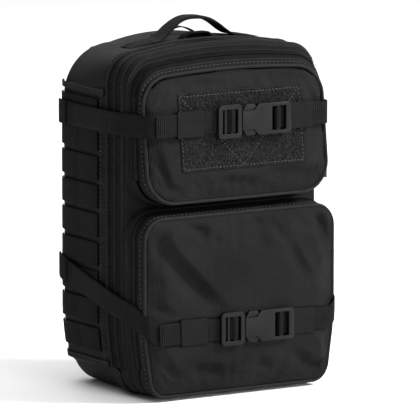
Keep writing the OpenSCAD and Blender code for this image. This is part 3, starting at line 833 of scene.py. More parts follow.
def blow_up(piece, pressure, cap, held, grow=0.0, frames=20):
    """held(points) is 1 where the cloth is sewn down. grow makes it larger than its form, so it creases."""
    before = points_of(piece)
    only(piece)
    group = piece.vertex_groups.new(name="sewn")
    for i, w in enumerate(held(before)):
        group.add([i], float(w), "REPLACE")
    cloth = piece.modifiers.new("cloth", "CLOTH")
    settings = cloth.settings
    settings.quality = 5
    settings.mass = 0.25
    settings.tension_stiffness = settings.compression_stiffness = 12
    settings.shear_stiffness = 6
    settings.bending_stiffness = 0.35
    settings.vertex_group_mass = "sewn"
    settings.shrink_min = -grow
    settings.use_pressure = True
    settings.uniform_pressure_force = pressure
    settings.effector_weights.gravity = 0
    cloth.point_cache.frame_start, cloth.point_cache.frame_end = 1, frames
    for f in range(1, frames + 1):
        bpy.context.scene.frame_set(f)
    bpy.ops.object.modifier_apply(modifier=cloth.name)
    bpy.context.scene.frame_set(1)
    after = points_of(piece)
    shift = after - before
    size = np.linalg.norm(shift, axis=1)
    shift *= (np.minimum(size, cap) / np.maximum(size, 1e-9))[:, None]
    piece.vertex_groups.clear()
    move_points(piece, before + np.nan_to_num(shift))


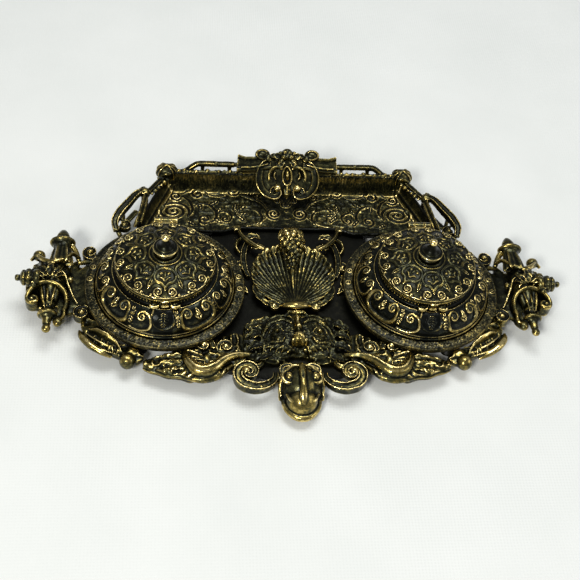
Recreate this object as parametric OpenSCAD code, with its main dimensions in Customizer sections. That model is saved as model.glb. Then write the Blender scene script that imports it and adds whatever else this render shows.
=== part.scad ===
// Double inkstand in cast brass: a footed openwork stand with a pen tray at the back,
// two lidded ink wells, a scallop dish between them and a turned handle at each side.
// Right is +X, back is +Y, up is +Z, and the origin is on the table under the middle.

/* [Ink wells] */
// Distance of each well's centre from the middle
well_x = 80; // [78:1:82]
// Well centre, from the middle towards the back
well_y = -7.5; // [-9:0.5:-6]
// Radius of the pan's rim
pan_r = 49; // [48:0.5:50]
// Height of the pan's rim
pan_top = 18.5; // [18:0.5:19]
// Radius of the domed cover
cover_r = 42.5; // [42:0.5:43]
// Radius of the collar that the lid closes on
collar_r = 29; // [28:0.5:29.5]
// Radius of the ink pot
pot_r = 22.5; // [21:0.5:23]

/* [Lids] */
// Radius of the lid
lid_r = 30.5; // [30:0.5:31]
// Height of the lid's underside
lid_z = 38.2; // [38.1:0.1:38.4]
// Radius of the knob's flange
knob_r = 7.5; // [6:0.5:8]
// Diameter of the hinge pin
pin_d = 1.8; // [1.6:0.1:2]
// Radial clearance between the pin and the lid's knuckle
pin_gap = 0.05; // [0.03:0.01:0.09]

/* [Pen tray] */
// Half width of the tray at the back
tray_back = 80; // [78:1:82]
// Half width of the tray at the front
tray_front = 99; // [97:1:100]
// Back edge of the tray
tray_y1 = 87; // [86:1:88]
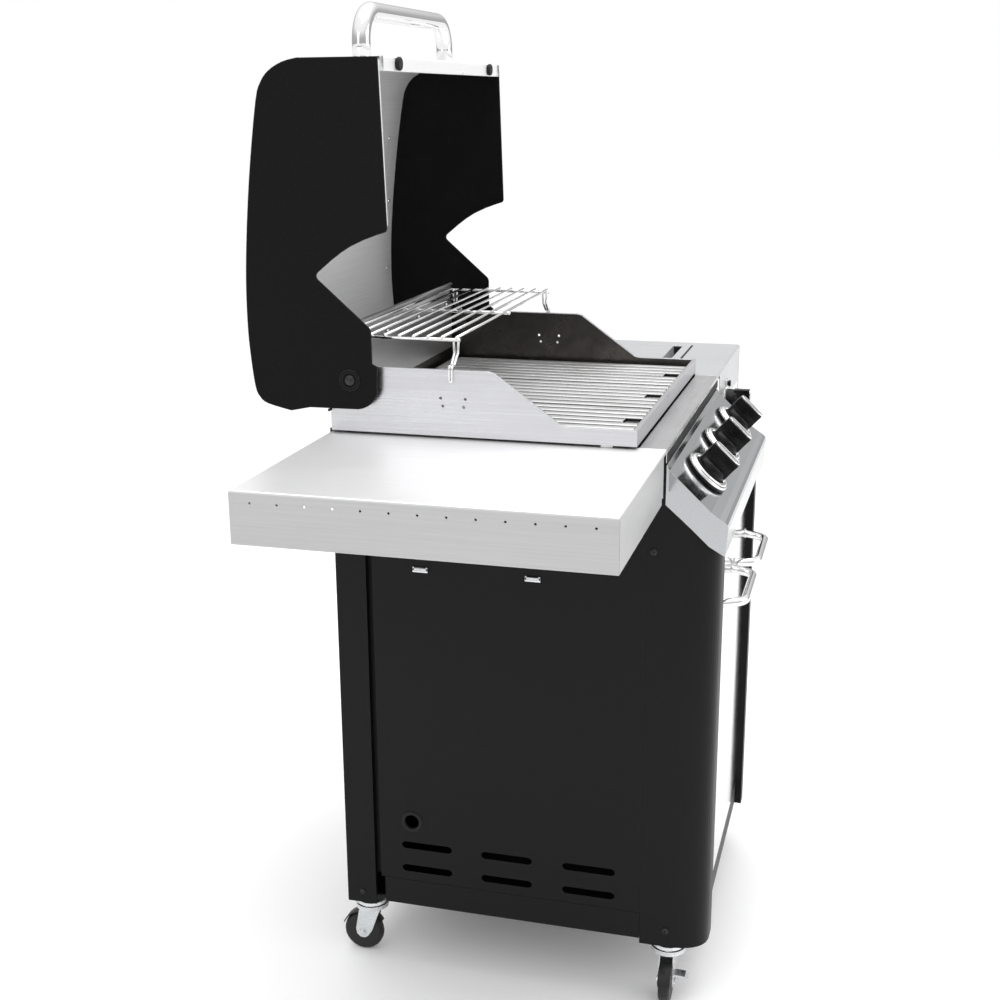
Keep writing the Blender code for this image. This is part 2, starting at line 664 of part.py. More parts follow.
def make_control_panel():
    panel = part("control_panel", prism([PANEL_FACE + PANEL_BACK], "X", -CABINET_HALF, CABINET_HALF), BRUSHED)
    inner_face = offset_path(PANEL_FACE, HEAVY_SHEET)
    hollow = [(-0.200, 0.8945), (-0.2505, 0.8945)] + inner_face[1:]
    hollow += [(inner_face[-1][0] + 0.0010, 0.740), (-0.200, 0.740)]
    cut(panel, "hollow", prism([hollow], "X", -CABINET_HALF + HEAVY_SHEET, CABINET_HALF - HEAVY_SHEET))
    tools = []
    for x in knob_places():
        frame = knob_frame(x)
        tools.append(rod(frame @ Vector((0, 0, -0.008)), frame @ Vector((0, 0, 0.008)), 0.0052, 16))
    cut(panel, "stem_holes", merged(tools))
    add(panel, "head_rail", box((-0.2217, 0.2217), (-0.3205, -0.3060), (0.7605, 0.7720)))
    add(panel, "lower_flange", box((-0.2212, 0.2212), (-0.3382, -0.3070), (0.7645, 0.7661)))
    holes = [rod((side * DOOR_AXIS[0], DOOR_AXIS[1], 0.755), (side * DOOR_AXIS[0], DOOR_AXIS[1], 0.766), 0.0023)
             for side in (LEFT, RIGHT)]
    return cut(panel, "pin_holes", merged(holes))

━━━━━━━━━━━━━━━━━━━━

§ **TO DO**
Answer with one number: how many lines of the entries above include the word "that".

§ **FINAL ANSWER**
2